Quote the full listing word for word.
↓
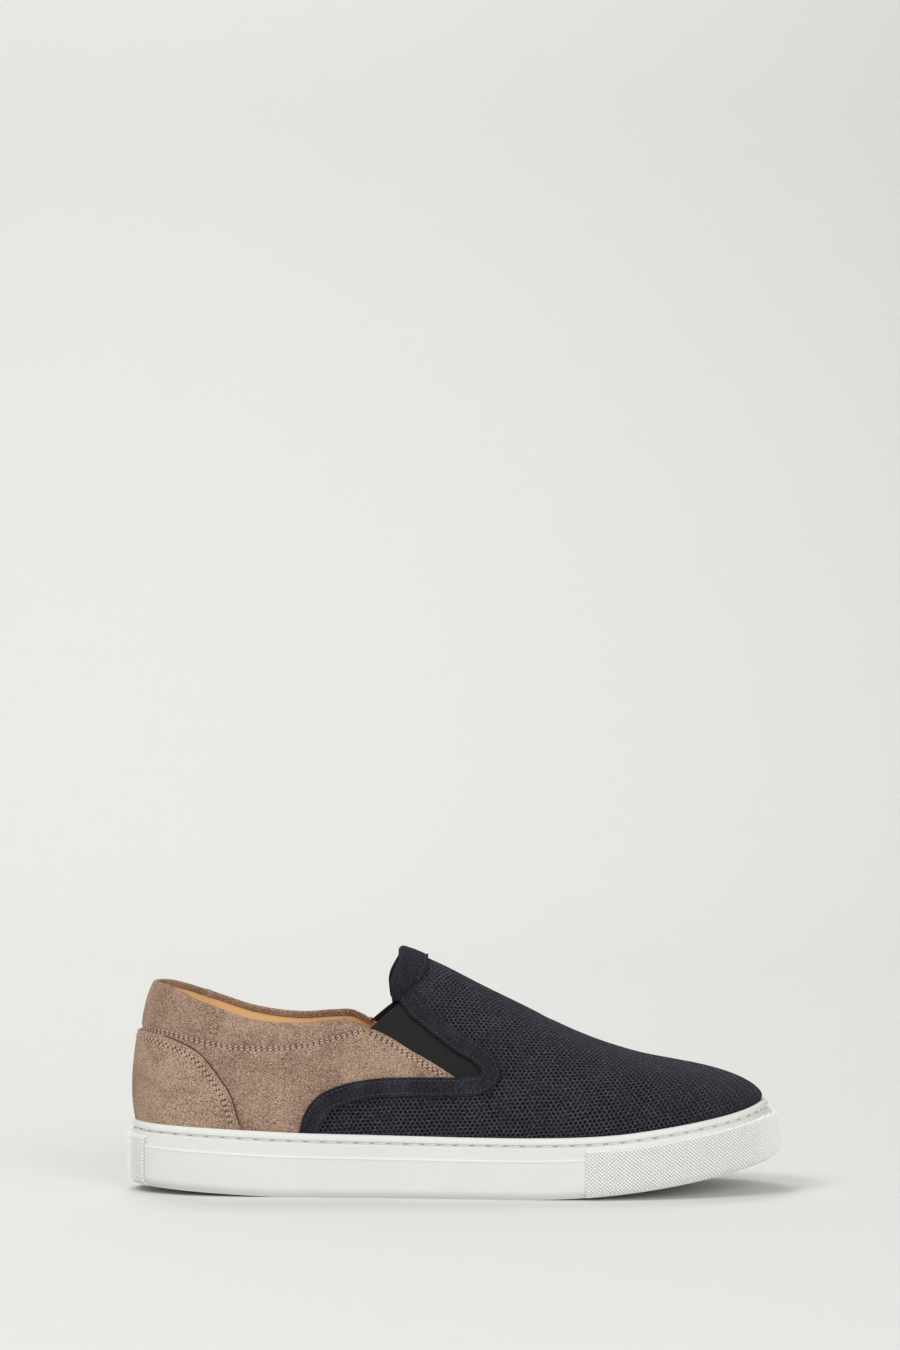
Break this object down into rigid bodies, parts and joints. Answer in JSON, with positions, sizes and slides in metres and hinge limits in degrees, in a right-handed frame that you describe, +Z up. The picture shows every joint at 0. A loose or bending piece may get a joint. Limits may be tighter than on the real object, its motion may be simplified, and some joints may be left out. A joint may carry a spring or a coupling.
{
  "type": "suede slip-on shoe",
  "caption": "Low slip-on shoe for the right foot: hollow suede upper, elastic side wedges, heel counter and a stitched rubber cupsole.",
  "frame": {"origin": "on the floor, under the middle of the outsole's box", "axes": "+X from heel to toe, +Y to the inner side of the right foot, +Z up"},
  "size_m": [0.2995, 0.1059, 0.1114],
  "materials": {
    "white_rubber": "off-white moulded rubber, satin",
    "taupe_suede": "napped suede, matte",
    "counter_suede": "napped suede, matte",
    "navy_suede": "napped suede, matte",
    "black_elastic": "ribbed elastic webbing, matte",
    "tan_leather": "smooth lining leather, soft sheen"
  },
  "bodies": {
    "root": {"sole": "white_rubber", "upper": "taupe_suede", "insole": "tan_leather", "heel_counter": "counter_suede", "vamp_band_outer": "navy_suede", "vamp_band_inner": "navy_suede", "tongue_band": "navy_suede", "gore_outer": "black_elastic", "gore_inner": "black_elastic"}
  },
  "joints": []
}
↑
▶ [Task solution]:
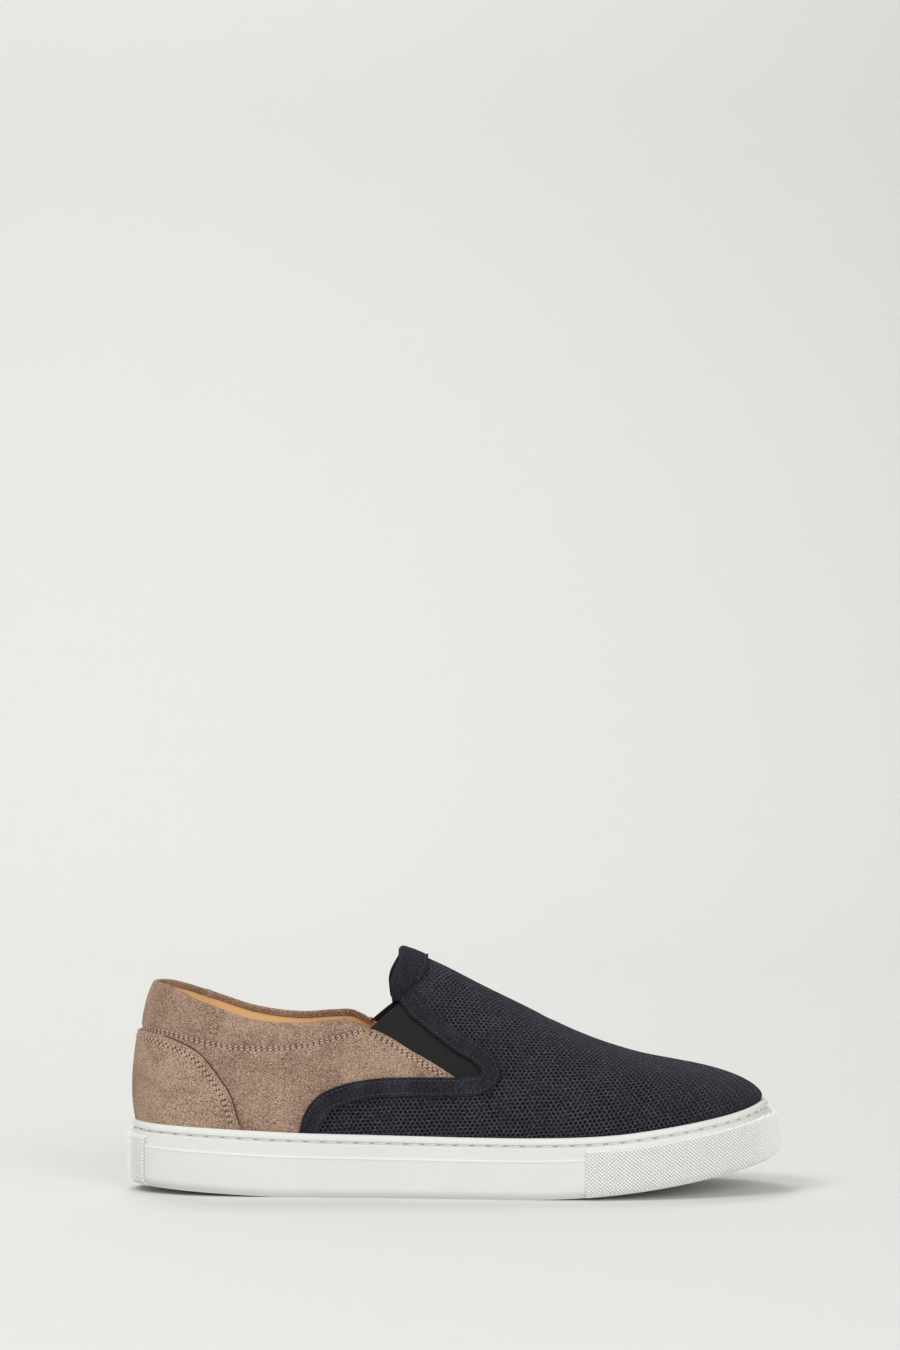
Break this object down into rigid bodies, parts and joints. Answer in JSON, with positions, sizes and slides in metres and hinge limits in degrees, in a right-handed frame that you describe, +Z up. The picture shows every joint at 0. A loose or bending piece may get a joint. Limits may be tighter than on the real object, its motion may be simplified, and some joints may be left out. A joint may carry a spring or a coupling.
{
  "type": "suede slip-on shoe",
  "caption": "Low slip-on shoe for the right foot: hollow suede upper, elastic side wedges, heel counter and a stitched rubber cupsole.",
  "frame": {"origin": "on the floor, under the middle of the outsole's box", "axes": "+X from heel to toe, +Y to the inner side of the right foot, +Z up"},
  "size_m": [0.2995, 0.1059, 0.1114],
  "materials": {
    "white_rubber": "off-white moulded rubber, satin",
    "taupe_suede": "napped suede, matte",
    "counter_suede": "napped suede, matte",
    "navy_suede": "napped suede, matte",
    "black_elastic": "ribbed elastic webbing, matte",
    "tan_leather": "smooth lining leather, soft sheen"
  },
  "bodies": {
    "root": {"sole": "white_rubber", "upper": "taupe_suede", "insole": "tan_leather", "heel_counter": "counter_suede", "vamp_band_outer": "navy_suede", "vamp_band_inner": "navy_suede", "tongue_band": "navy_suede", "gore_outer": "black_elastic", "gore_inner": "black_elastic"}
  },
  "joints": []
}